- **Dataset excerpt**:
* * *
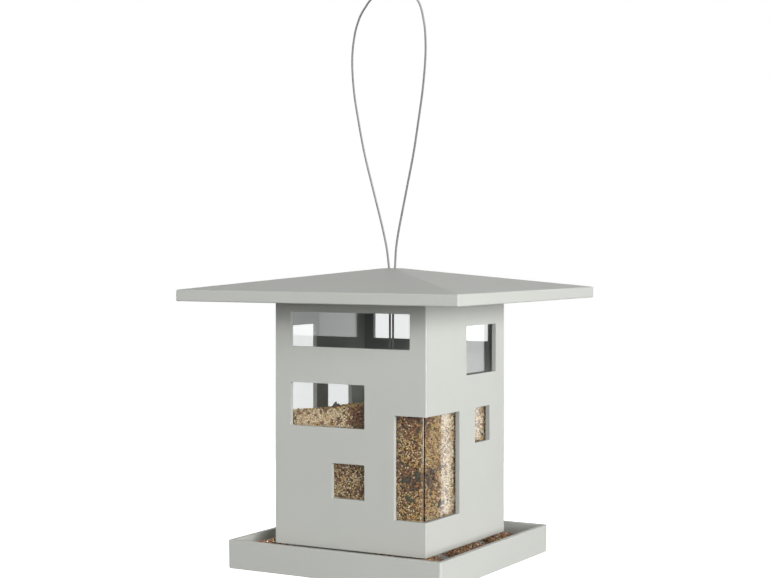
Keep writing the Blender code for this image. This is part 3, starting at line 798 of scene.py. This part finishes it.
def grainsOnTop():
    s = tankSeed
    half = tank["inner"] - s["topRoom"]
    spots = scatter((-half, -half), 2 * half, 2 * half, "tank", s["clusters"]["top"])
    x, y, kinds = spots.T
    z = seedHeight(x, y) + rng.uniform(*s["topScatter"], len(x))
    clear = np.hypot(x, y) > s["cableRoom"]
    standing = np.array([(a, b, seedHeight(a, b) + lift) for a, b, lift in s["standing"]])
    places = np.concatenate([np.stack([x, y, z], -1)[clear], standing])
    kinds = np.concatenate([kinds[clear], [kindNames.index("hemp")] * len(standing)])
    return addObject("seedOnTop", grainMesh("seedOnTop", places, kinds))


def bigSeeds():
    # these lie flat against the panes
    places, turns = [], []
    for along, up, face, turn in tankSeed["bigOnes"]:
        places.append(onFace(face, along, tank["inner"] - tankSeed["bigOffPane"], up))
        outward, sideways = onFace(face, 0, 1, 0), onFace(face, 1, 0, 0)
        c, n = math.cos(math.radians(turn)), math.sin(math.radians(turn))
        length = c * sideways + n * np.array([0, 0, 1])
        turns.append(np.stack([length, np.cross(outward, length), outward], 1))
    striped = [kindNames.index("striped")] * len(places)
    return addObject("bigSeed", grainMesh("bigSeed", np.array(places), striped, np.array(turns)))


def layTankSeed():
    mass = massInTank()
    made = [mass] + [grainsBehindPane(face) for face in faceTurn]
    made += [grainsOnTop(), bigSeeds()]
    for piece in made:
        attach(piece, "base")
    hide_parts("seed_fill")
    return [len(piece.data.polygons) for piece in made]


print("seed in the tank, faces:", layTankSeed())


traySeed = {
    # out from the middle: under the house, at its face, at the tray's wall, and the end of a side
    "inner": 0.07675,
    "houseHalf": 0.08245,
    "wall": 0.1088,
    "cornerLimit": 0.1066,
    # the seed's height at the house and at the wall, and how much fuller it is between them
    "crest": 0.0205,
    "wallTop": 0.0136,
    "fuller": 0.0004,
    # the tray's floor, and the deflector's slope above it
    "floor": 0.0036,
    "shoulder": 0.07045,
    "shoulderHeight": 0.0205,
    "skirt": 0.1010,
    "skirtHeight": 0.0095,
    "gap": 0.0004,
    "ripple": 0.0007,
    "waves": ((7.0, 1.7, 1.0), (15.0, 0.6, 0.6)),   # waves along a side, shift, strength
    # where on each side seed is heaped, how high, and how it leans from the house to the wall
    "pile": {"right": (-1, 0.0095, 0.6), "front": (1, 0.0095, 0.6), "left": (0.86, 0.0070, 0.12)},
    "pileWidth": 0.18,
    # where each side is bare, and how widely
    "bare": {
        "right": ((-0.555, 0.145), (0.455, 0.15)),
        "back": ((0.15, 0.25),),
        "left": ((0.55, 0.2),),
        "front": ((-0.25, 0.60),),
    },
    "thinning": 0.8,
    "bareBelow": 0.42,              # share of seed under which there are only single grains
    "strays": (0.22, 0.45, 0.03),   # a grain's chance grows from this share, over this range,
                                    # and is never less than this
    # the seed mass under the grains, dark with painted shade
    "stations": 81,
    "massUnder": 0.0011,
    "thinnest": 0.0001,
    "weldWithin": 0.0000001,
    # room to the mitre, the wall, the end of a side and the house
    "mitre": 0.992,
    "wallRoom": 0.0012,
    "endRoom": 0.0010,
    "houseRoom": 0.0010,
    "crestRoom": 0.0008,
    # heights of grains over the floor and over the heap, and their scatter
    "strayLift": 0.0008,
    "overFloor": 0.0006,
    "overHeap": -0.0003,
    "scatter": (-0.0009, 0.0003),
}
trayAcross = np.array([traySeed["inner"], traySeed["houseHalf"],
                       0.5 * (traySeed["wall"] + traySeed["houseHalf"]), traySeed["wall"]])


def rampHeight(d):
    # what the seed lies on
    s = traySeed
    share = (d - s["shoulder"]) / (s["skirt"] - s["shoulder"])
    ramp = s["shoulderHeight"] + (s["skirtHeight"] - s["shoulderHeight"]) * share
    return np.where(d > s["skirt"] + s["gap"], s["floor"], ramp + s["gap"])


def fillShare(face, t):
    share = np.zeros_like(t)
    for spot, width in traySeed["bare"][face]:
        share = np.maximum(share, np.exp(-((t - spot) / width) ** 2))
    return 1 - traySeed["thinning"] * share


def spiltHeight(face, t, d):
    # top of the spilt seed: t along the side in half sides, d out from the middle
    s = traySeed
    wave = s["ripple"] * sum(strength * np.sin(waves * t + shift * faceTurn[face])
                             for waves, shift, strength in s["waves"])
    fill = fillShare(face, t)
    full = np.interp(d, trayAcross, [s["crest"], s["crest"],
                                     0.5 * (s["wallTop"] + s["crest"]) + s["fuller"], s["wallTop"]])
    if face in s["pile"]:
        place, height, lean = s["pile"][face]
        heap = np.exp(-((t - place) / s["pileWidth"]) ** 2)
        outward = np.clip((d - s["houseHalf"]) / (s["wall"] - s["houseHalf"]), 0, 1)
        full = full + height * heap * outward ** lean
    floor = rampHeight(d)
    return floor + (full + wave * (d > s["houseHalf"] + s["houseRoom"]) - floor) * fill, fill


def massInTray(face):
    # the seed mass under the grains, dark with painted shade, in lumps where the tray isn't bare
    s = traySeed
    lumps = [[]]
    for t in np.linspace(-1, 1, s["stations"]):
        height, fill = spiltHeight(face, np.full(len(trayAcross), t), trayAcross)
        if fill[0] < s["bareBelow"]:
            lumps.append([])
            continue
        top = height - s["massUnder"]
        floor = np.minimum(rampHeight(trayAcross), top - s["thinnest"])
        along = t * np.minimum(trayAcross - s["gap"], s["cornerLimit"])
        upper, lower = (onFace(face, along, trayAcross, up) for up in (top, floor))
        lumps[-1].append(np.concatenate([upper, lower[::-1]]))
    corners, quads = [], []
    for lump in lumps:
        if len(lump) > 2:
            rows = np.array(lump)
            count, sides = rows.shape[:2]
            index = len(corners) + np.arange(count * sides).reshape(count, sides)
            quads.extend(ringFaces(index))
            for end in (index[0], index[-1]):
                for k in range(1, sides // 2):
                    quads.append((end[k - 1], end[k], end[-1 - k], end[-k]))
            corners.extend(rows.reshape(-1, 3))
    mesh = meshFrom("spiltMass", corners, quads)
    closeMesh(mesh, weldWithin=s["weldWithin"])
    return addObject("spiltMass" + face.capitalize(), mesh, seedShadeMass)


def grainsInTray(face):
    s = traySeed
    spots = scatter((-s["cornerLimit"], s["inner"]), 2 * s["cornerLimit"],
                    s["wall"] - s["inner"], "tray")
    along, d, kinds = spots.T
    t = along / d
    height, fill = spiltHeight(face, t, d)
    start, span, least = s["strays"]
    chance = np.clip((fill - start) / span, least, 1.0)
    keep = (rng.uniform(size=len(t)) < chance) & (np.abs(t) < s["mitre"])
    keep &= (d < s["wall"] - s["wallRoom"]) & (np.abs(along) < s["cornerLimit"] - s["endRoom"])
    stray = fill < s["bareBelow"]
    lift = np.where(stray, s["strayLift"], 0.0) + rng.uniform(*s["scatter"], len(t))
    up = np.where(stray, rampHeight(d) + s["overFloor"], height + s["overHeap"]) + lift
    underHouse = d < s["houseHalf"] + s["houseRoom"]
    up = np.where(underHouse, np.minimum(up, s["crest"] - s["crestRoom"]), up)
    grains = grainMesh("spiltSeed", onFace(face, along, d, up)[keep], kinds[keep])
    return addObject("spiltSeed" + face.capitalize(), grains)


def laySpiltSeed(face):
    mass, grains = massInTray(face), grainsInTray(face)
    for piece in (mass, grains):
        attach(piece, "base")
    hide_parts("tray_seed_" + face)
    return len(grains.data.polygons)


print("seed in the tray, faces:", [laySpiltSeed(face) for face in faceTurn])


studio = {
    "floorHeight": -0.30,
    "floorSize": 40.0,
    "floorColour": 0.50,
    "floorGlow": 0.84,              # the floor's own white below the feeder, to show the shadow
    "glowReach": (0.6, 1.8),        # distances between which it rises to full white
    "bounce": (0.04, 0.15),         # light that the floor sends up, on the -X and +X sides
    "bounceReach": (-0.6, 0.6),     # places in X between which it changes
    "ambient": 0.01,
    "mirrorLow": 0.15,              # what reflections find below and above the horizon
    "mirrorHigh": 1.0,
    "horizon": (-0.03, 0.08),
}


def raySorts(board):
    # shares of rays straight from the view (also through clear plastic), and of mirrored ones
    path = board.node("LightPath")
    camera, glossy, passed, scattered, bounced = (path.beside(name) for name in (
        "Is Camera Ray", "Is Glossy Ray", "Is Transmission Ray", "Diffuse Depth", "Glossy Depth"))
    unscattered = scattered < 0.5
    straight = camera + passed * unscattered * (bounced < 0.5)
    mirrored = (glossy + passed * (bounced > 0.5)) * unscattered
    return straight, mirrored


def whiteLight(board, kind, strength):
    return board.node(kind, {}, {"Color": (1, 1, 1, 1), "Strength": strength})


def makeFloor():
    s = studio
    half, z, tone = s["floorSize"] / 2, s["floorHeight"], s["floorColour"]
    corners = [(-half, -half, z), (half, -half, z), (half, half, z), (-half, half, z)]
    mesh = meshFrom("studioFloor", corners, [(0, 1, 2, 3)], smooth=False)
    board = newBoard("studioFloor")
    straight, mirrored = raySorts(board)
    place = board.node("TexCoord", output="Object")
    matt = board.node("BsdfDiffuse", {}, {"Color": (tone, tone, tone, 1.0)})
    reach = board.node("VectorMath", {"operation": "LENGTH"}, {0: place}, "Value")
    own = reach.fade(*s["glowReach"], s["floorGlow"], 1.0, "SMOOTHSTEP")
    shown = board.node("AddShader", {}, {0: matt, 1: whiteLight(board, "Emission", own)})
    bounce = place.parts()[0].fade(*s["bounceReach"], *s["bounce"], "SMOOTHSTEP")
    unseen = board.node("MixShader", {}, {0: mirrored, 1: whiteLight(board, "Emission", bounce),
                                          2: whiteLight(board, "Emission", s["mirrorLow"])})
    board.finish(board.node("MixShader", {}, {0: straight, 1: unseen, 2: shown}))
    floor = addObject("studioFloor", mesh, board.owner)


def makeWorld():
    s = studio
    world = bpy.data.worlds.new("studio")
    bpy.context.scene.world = world
    board = Board(world, "ShaderNodeOutputWorld")
    straight, mirrored = raySorts(board)
    height = board.node("TexCoord", output="Generated").parts()[2]
    sky = height.fade(*s["horizon"], s["mirrorLow"], s["mirrorHigh"], "SMOOTHSTEP")
    dim, card, white = (whiteLight(board, "Background", strength)
                        for strength in (s["ambient"], sky, 1.0))
    unseen = board.node("MixShader", {}, {0: mirrored, 1: dim, 2: card})
    board.finish(board.node("MixShader", {}, {0: straight, 1: unseen, 2: white}))


# azimuths from the +X side towards the +Y side, height angles, distance, radiance
lamps = {
    "lowKey": ((-31.0, -13.0), (-6.0, 4.0), 3.0, 7.5),
    "key": ((-31.0, -13.0), (4.0, 24.0), 3.0, 8.0),
    "frontRight": ((-50.0, -31.0), (-4.0, 20.0), 3.0, 6.0),
    "side": ((-13.0, 5.0), (-4.0, 20.0), 3.0, 5.6),
    "backSide": ((5.0, 40.0), (-4.0, 20.0), 3.0, 1.0),
    "frontLeft": ((-134.0, -106.0), (12.0, 36.0), 3.0, 3.2),
    "front": ((-106.0, -80.0), (5.0, 25.0), 3.0, 3.1),
    # these two light the far sides
    "back": ((96.0, 140.0), (-8.0, 18.0), 3.0, 2.6),
    "backLeft": ((140.0, 186.0), (-8.0, 18.0), 3.0, 1.3),
}
lampLevel = 0.16            # the height that their angles start from
overheadLamp = {"place": (0.35, 0.45, 2.30), "aim": (0, 0, 0.3), "size": 1.0, "radiance": 0.4}
# cards that stand in the tank's reflections: edge nearest the view, edge furthest from it,
# lower and upper height, radiance
cards = {
    "lowCard": ((0.9176, 1.7515), (0.9996, 1.7098), (-0.280, -0.020), 1.1),
    "highCard": ((0.9176, 1.7515), (0.9996, 1.7098), (-0.020, 0.165), 1.7),
    "shortCard": ((0.9996, 1.7098), (1.0552, 1.6815), (0.060, 0.165), 1.2),
}


def hangLamp(name, centre, aim, width, height, radiance, reflects=False):
    data = bpy.data.lights.new(name, "AREA")
    data.shape = "RECTANGLE"
    data.size = width
    data.size_y = height
    data.energy = 4 * radiance * width * height     # an area lamp's watts for this radiance
    lamp = bpy.data.objects.new(name, data)
    bpy.context.scene.collection.objects.link(lamp)
    lamp.location = centre
    lamp.rotation_euler = (Vector(aim) - Vector(centre)).to_track_quat("-Z", "Y").to_euler()
    lamp.visible_camera = False
    lamp.visible_glossy = reflects
    lamp.visible_transmission = reflects


def hangLamps():
    for name, (azimuths, angles, distance, radiance) in lamps.items():
        turn = math.radians(sum(azimuths) / 2)
        width = 2 * distance * math.tan(math.radians(azimuths[1] - azimuths[0]) / 2)
        low, high = (lampLevel + distance * math.tan(math.radians(angle)) for angle in angles)
        centre = (distance * math.cos(turn), distance * math.sin(turn), (low + high) / 2)
        hangLamp(name, centre, (0, 0, centre[2]), width, high - low, radiance)
    o = overheadLamp
    hangLamp("overhead", o["place"], o["aim"], o["size"], o["size"], o["radiance"])
    for name, (near, far, heights, radiance) in cards.items():
        near, far = Vector((*near, 0)), Vector((*far, 0))
        centre = (near + far) / 2 + Vector((0, 0, sum(heights) / 2))
        outward = (far - near).normalized().cross(Vector((0, 0, 1)))
        aim = centre + (outward if outward.y < 0 else -outward)
        hangLamp(name, centre, aim, (far - near).length, heights[1] - heights[0], radiance, True)


makeFloor()
makeWorld()
hangLamps()
bpy.context.scene.view_settings.view_transform = "Standard"
print("studio set:", len(lamps) + 1, "lamps and", len(cards), "cards")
* * *
- **Goal**: Repeat, exactly and only, the lines from the beginning of the material through the line that contains "np.array(places), striped, np.array(turns)))".

- **Solution**:
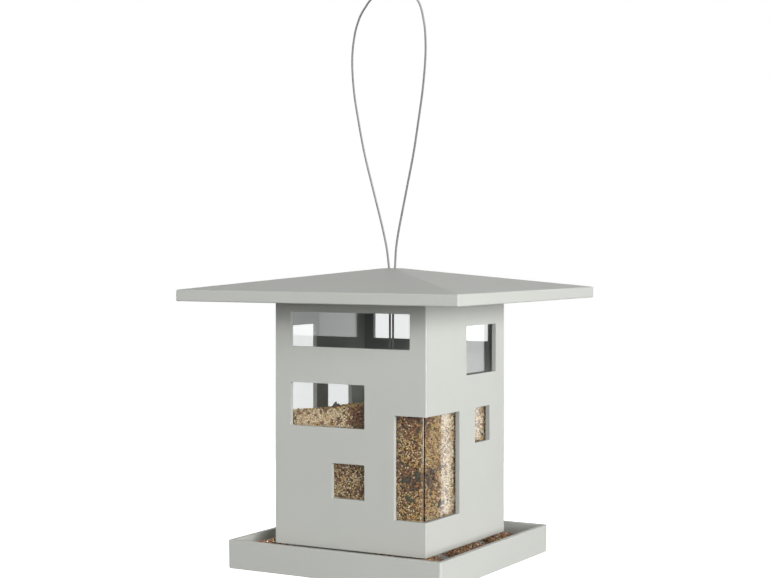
Keep writing the Blender code for this image. This is part 3, starting at line 798 of scene.py. This part finishes it.
def grainsOnTop():
    s = tankSeed
    half = tank["inner"] - s["topRoom"]
    spots = scatter((-half, -half), 2 * half, 2 * half, "tank", s["clusters"]["top"])
    x, y, kinds = spots.T
    z = seedHeight(x, y) + rng.uniform(*s["topScatter"], len(x))
    clear = np.hypot(x, y) > s["cableRoom"]
    standing = np.array([(a, b, seedHeight(a, b) + lift) for a, b, lift in s["standing"]])
    places = np.concatenate([np.stack([x, y, z], -1)[clear], standing])
    kinds = np.concatenate([kinds[clear], [kindNames.index("hemp")] * len(standing)])
    return addObject("seedOnTop", grainMesh("seedOnTop", places, kinds))


def bigSeeds():
    # these lie flat against the panes
    places, turns = [], []
    for along, up, face, turn in tankSeed["bigOnes"]:
        places.append(onFace(face, along, tank["inner"] - tankSeed["bigOffPane"], up))
        outward, sideways = onFace(face, 0, 1, 0), onFace(face, 1, 0, 0)
        c, n = math.cos(math.radians(turn)), math.sin(math.radians(turn))
        length = c * sideways + n * np.array([0, 0, 1])
        turns.append(np.stack([length, np.cross(outward, length), outward], 1))
    striped = [kindNames.index("striped")] * len(places)
    return addObject("bigSeed", grainMesh("bigSeed", np.array(places), striped, np.array(turns)))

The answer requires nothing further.